Goal
Output the material beneath exactly, leaving nothing out.

Information supplied

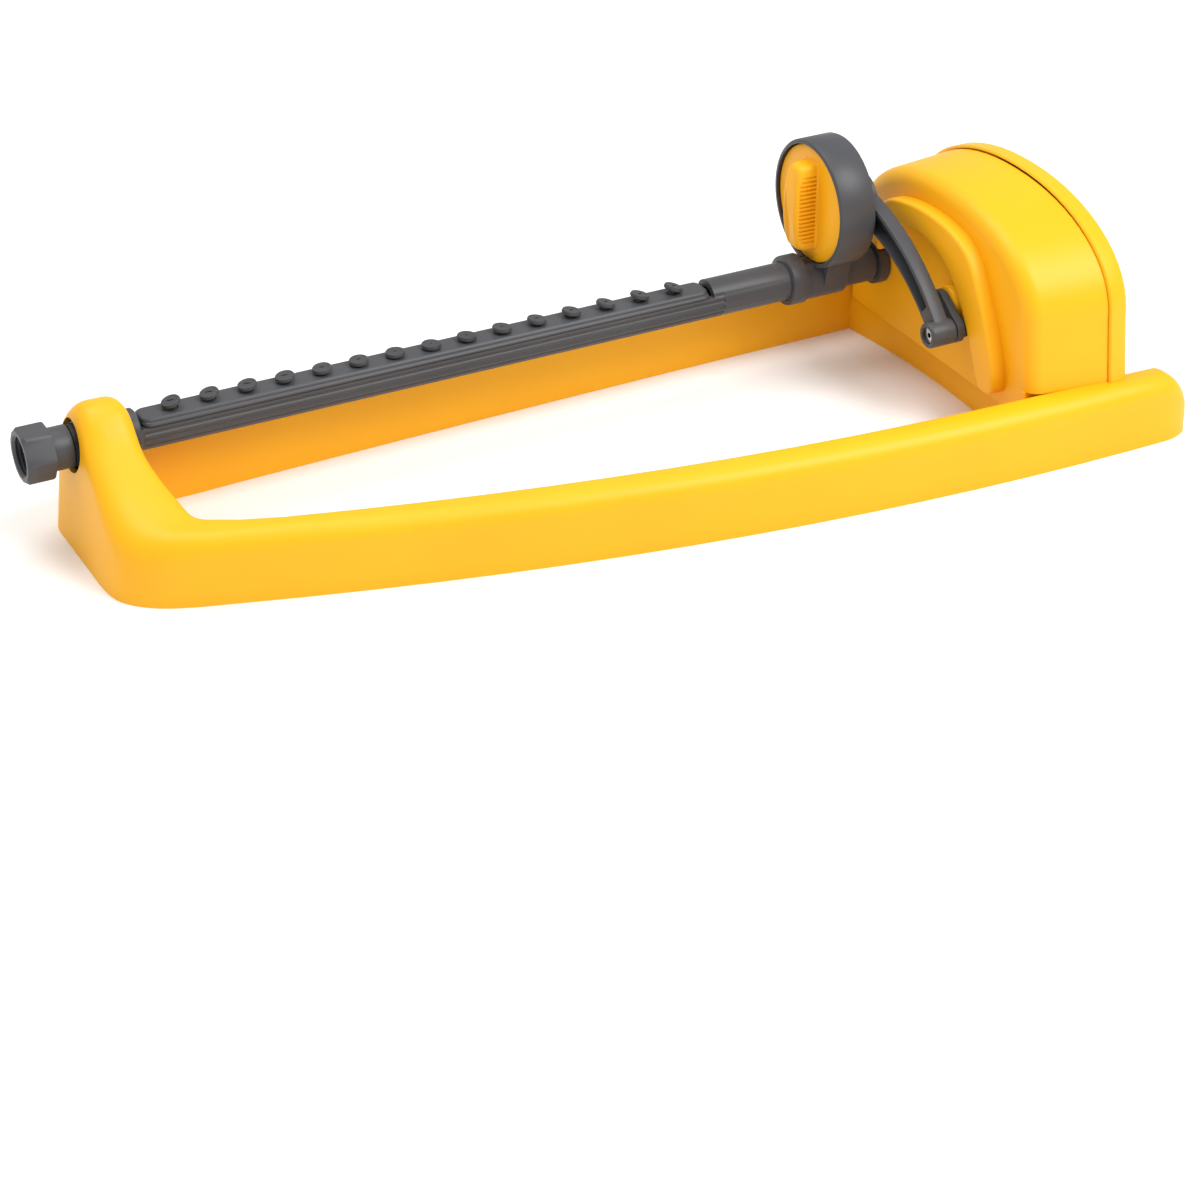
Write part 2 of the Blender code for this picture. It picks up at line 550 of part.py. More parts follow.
boss_bore = rod(LINK_BOSS[0] - 3.0, LINK_BOSS[1] + 3.0, LINK_PIN_R + FIT, lower.x, lower.y)
cut(link, add("boss_bore", boss_bore, GREY))
cut(link, add("eye_bore", rod(LINK_X - 3.0, LINK_X + LINK_THICK + 3.0, EYE_BORE, PIN_Y, PIN_Z, 26), GREY))
link_pin = tube(LINK_BOSS[0] + 1.5, LINK_BOSS[1], LINK_PIN_R, 1.4, lower.x, lower.y, 20)
add("link_pin", link_pin, STEEL, link_pivot)

# ---- crank on the output shaft: a web with a boss for the link pin
crank_axis = (CRANK_X, CRANK_Y, CRANK_Z)
along = (lower - crank).normalized()
turn = math.degrees(math.atan2(along.y, along.x))
CRANK_HUB_R = 8.4
web = arc(crank.x, crank.y, CRANK_HUB_R, turn + 97, turn + 263, 8)
web += arc(lower.x, lower.y, BOSS_OUT, turn - 83, turn + 83, 8)
crank_obj = add("crank", slab(web, CRANK_X, CRANK_X + CRANK_WEB), GREY, crank_axis)
STUB_R = CRANK_R - BOSS_R - 1.0
crank_stub = rod(CRANK_X + 1.0, MOTOR_X - 3.0, STUB_R, lower.x, lower.y, 20)
cut(crank_obj, add("crank_stub", crank_stub, GREY), "UNION")
head_seat = CRANK_X + HEAD_DEEP + FIT
crank_bore = [(CRANK_X - 3.0, 0.0), (CRANK_X - 3.0, SCREW_HEAD + FIT), (head_seat, SCREW_HEAD + FIT),
              (head_seat, SHAFT_R + FIT), (CRANK_X + 12.0, SHAFT_R + FIT), (CRANK_X + 12.0, 0.0)]
cut(crank_obj, add("crank_bore", turned(crank_bore, CRANK_Y, CRANK_Z, 20), GREY))
add("crank_screw", rod(CRANK_X, CRANK_X + HEAD_DEEP, SCREW_HEAD, CRANK_Y, CRANK_Z, 20), STEEL, crank_axis)


# ---- motor housing: an arched shell, open at the back, standing on the deck between the runners
def arch(half, top, low, low_half, shelf, count=14):
    """Outline of the housing: a plinth between the runners, leaning sides, and a half ellipse."""
    side = [(low_half, low), (low_half, shelf), (half + SIDE_LEAN, shelf)]
    turns = [math.pi * i / count for i in range(count + 1)]
    crown = [(half * math.cos(a), MOTOR_SPRING + (top - MOTOR_SPRING) * math.sin(a)) for a in turns]
    return side + crown + [(-y, z) for y, z in reversed(side)]


PLINTH_HALF = FRAME_HALF - RUNNER_WIDTH - PLINTH_GAP
MOTOR_BASE = DECK_Z + FIT
MOTOR_SHELF = RUNNER_HEIGHT + RUN


def shell_loops(shrink, x0, x1):
    loops = []
    for x in (x0, x1):
        share = max(0.0, (x - MOTOR_X) / MOTOR_DEPTH)
        outline = arch(MOTOR_HALF + MOTOR_FLARE * share - shrink, MOTOR_TOP + MOTOR_RISE * share - shrink,
                       MOTOR_BASE + shrink, PLINTH_HALF - shrink, MOTOR_SHELF + shrink)
        loops.append([(x, y, z) for y, z in outline])
    return loops


outer = shell_loops(0.0, MOTOR_X + 4.0, MOTOR_BACK)
nose = [(MOTOR_X, p[1] * 0.955, MOTOR_BASE + (p[2] - MOTOR_BASE) * 0.97) for p in outer[0]]
housing = add("motor_housing", lofted([nose] + outer), YELLOW)
hollow = lofted(shell_loops(MOTOR_WALL, MOTOR_X + MOTOR_WALL, MOTOR_BACK + 5.0))
cut(housing, add("housing_hollow", hollow, YELLOW))
shaft_boss = rod(MOTOR_X - BOSS_REACH, MOTOR_X + MOTOR_WALL + 5.0, BOSS_R, CRANK_Y, CRANK_Z)
cut(housing, add("shaft_boss", shaft_boss, YELLOW), "UNION")
cut(housing, add("bar_boss", rod(MOTOR_X + 1.0, BAR_END + 3.0, BAR_R + 2.5, BAR_Y, BAR_Z), YELLOW), "UNION")
END_BUSH_R = BAR_R + 0.6
BUSH_HEAD_R = BAR_R + 2.0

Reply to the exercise
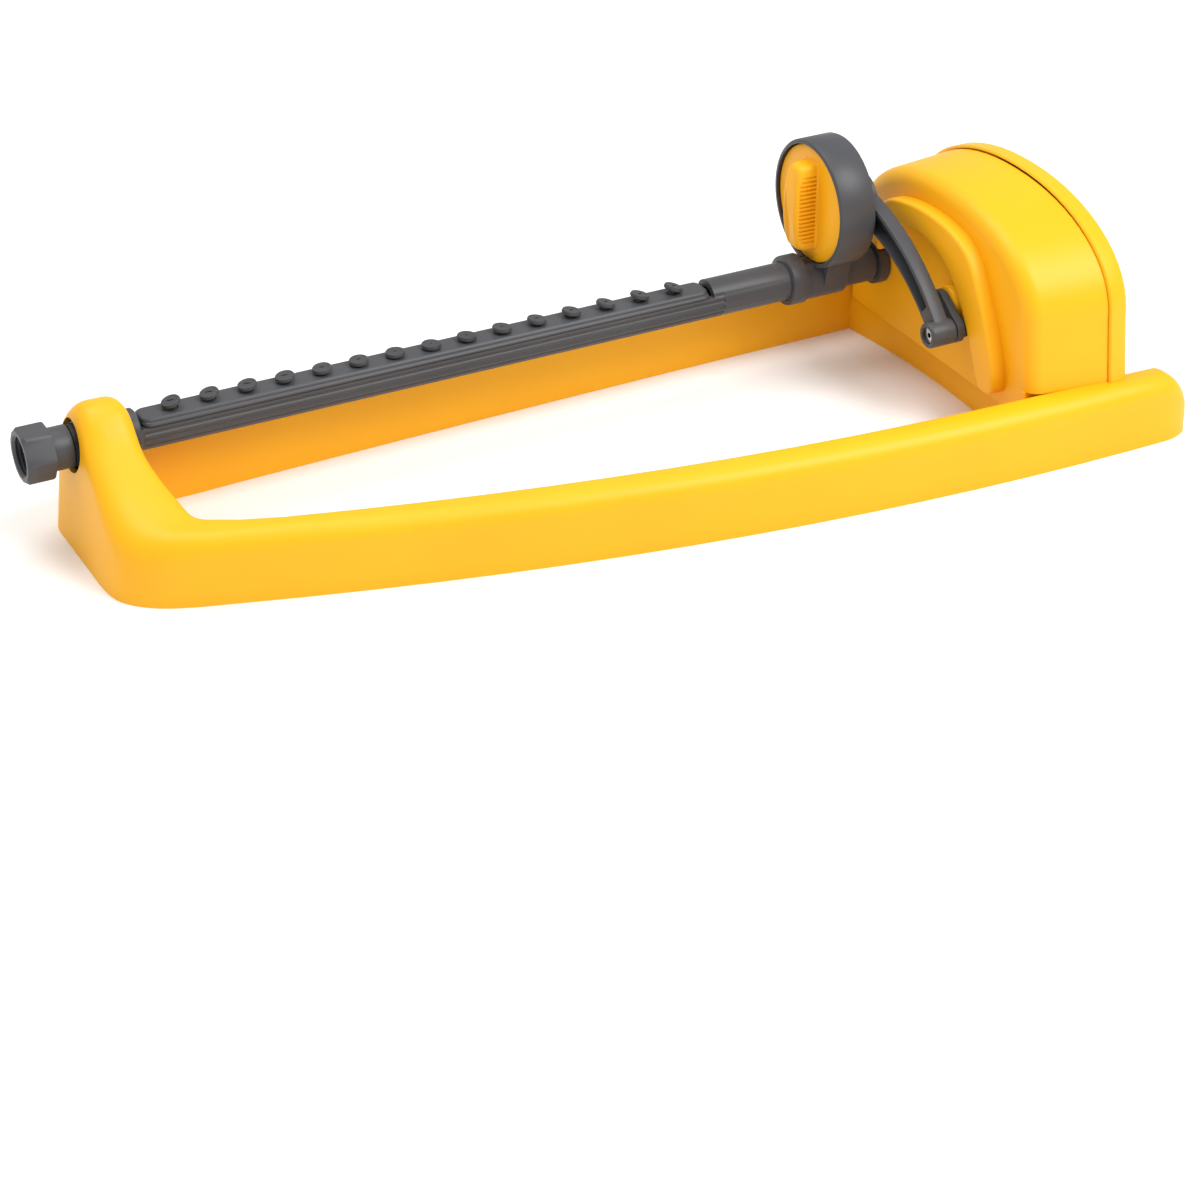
Write part 2 of the Blender code for this picture. It picks up at line 550 of part.py. More parts follow.
boss_bore = rod(LINK_BOSS[0] - 3.0, LINK_BOSS[1] + 3.0, LINK_PIN_R + FIT, lower.x, lower.y)
cut(link, add("boss_bore", boss_bore, GREY))
cut(link, add("eye_bore", rod(LINK_X - 3.0, LINK_X + LINK_THICK + 3.0, EYE_BORE, PIN_Y, PIN_Z, 26), GREY))
link_pin = tube(LINK_BOSS[0] + 1.5, LINK_BOSS[1], LINK_PIN_R, 1.4, lower.x, lower.y, 20)
add("link_pin", link_pin, STEEL, link_pivot)

# ---- crank on the output shaft: a web with a boss for the link pin
crank_axis = (CRANK_X, CRANK_Y, CRANK_Z)
along = (lower - crank).normalized()
turn = math.degrees(math.atan2(along.y, along.x))
CRANK_HUB_R = 8.4
web = arc(crank.x, crank.y, CRANK_HUB_R, turn + 97, turn + 263, 8)
web += arc(lower.x, lower.y, BOSS_OUT, turn - 83, turn + 83, 8)
crank_obj = add("crank", slab(web, CRANK_X, CRANK_X + CRANK_WEB), GREY, crank_axis)
STUB_R = CRANK_R - BOSS_R - 1.0
crank_stub = rod(CRANK_X + 1.0, MOTOR_X - 3.0, STUB_R, lower.x, lower.y, 20)
cut(crank_obj, add("crank_stub", crank_stub, GREY), "UNION")
head_seat = CRANK_X + HEAD_DEEP + FIT
crank_bore = [(CRANK_X - 3.0, 0.0), (CRANK_X - 3.0, SCREW_HEAD + FIT), (head_seat, SCREW_HEAD + FIT),
              (head_seat, SHAFT_R + FIT), (CRANK_X + 12.0, SHAFT_R + FIT), (CRANK_X + 12.0, 0.0)]
cut(crank_obj, add("crank_bore", turned(crank_bore, CRANK_Y, CRANK_Z, 20), GREY))
add("crank_screw", rod(CRANK_X, CRANK_X + HEAD_DEEP, SCREW_HEAD, CRANK_Y, CRANK_Z, 20), STEEL, crank_axis)


# ---- motor housing: an arched shell, open at the back, standing on the deck between the runners
def arch(half, top, low, low_half, shelf, count=14):
    """Outline of the housing: a plinth between the runners, leaning sides, and a half ellipse."""
    side = [(low_half, low), (low_half, shelf), (half + SIDE_LEAN, shelf)]
    turns = [math.pi * i / count for i in range(count + 1)]
    crown = [(half * math.cos(a), MOTOR_SPRING + (top - MOTOR_SPRING) * math.sin(a)) for a in turns]
    return side + crown + [(-y, z) for y, z in reversed(side)]


PLINTH_HALF = FRAME_HALF - RUNNER_WIDTH - PLINTH_GAP
MOTOR_BASE = DECK_Z + FIT
MOTOR_SHELF = RUNNER_HEIGHT + RUN


def shell_loops(shrink, x0, x1):
    loops = []
    for x in (x0, x1):
        share = max(0.0, (x - MOTOR_X) / MOTOR_DEPTH)
        outline = arch(MOTOR_HALF + MOTOR_FLARE * share - shrink, MOTOR_TOP + MOTOR_RISE * share - shrink,
                       MOTOR_BASE + shrink, PLINTH_HALF - shrink, MOTOR_SHELF + shrink)
        loops.append([(x, y, z) for y, z in outline])
    return loops


outer = shell_loops(0.0, MOTOR_X + 4.0, MOTOR_BACK)
nose = [(MOTOR_X, p[1] * 0.955, MOTOR_BASE + (p[2] - MOTOR_BASE) * 0.97) for p in outer[0]]
housing = add("motor_housing", lofted([nose] + outer), YELLOW)
hollow = lofted(shell_loops(MOTOR_WALL, MOTOR_X + MOTOR_WALL, MOTOR_BACK + 5.0))
cut(housing, add("housing_hollow", hollow, YELLOW))
shaft_boss = rod(MOTOR_X - BOSS_REACH, MOTOR_X + MOTOR_WALL + 5.0, BOSS_R, CRANK_Y, CRANK_Z)
cut(housing, add("shaft_boss", shaft_boss, YELLOW), "UNION")
cut(housing, add("bar_boss", rod(MOTOR_X + 1.0, BAR_END + 3.0, BAR_R + 2.5, BAR_Y, BAR_Z), YELLOW), "UNION")
END_BUSH_R = BAR_R + 0.6
BUSH_HEAD_R = BAR_R + 2.0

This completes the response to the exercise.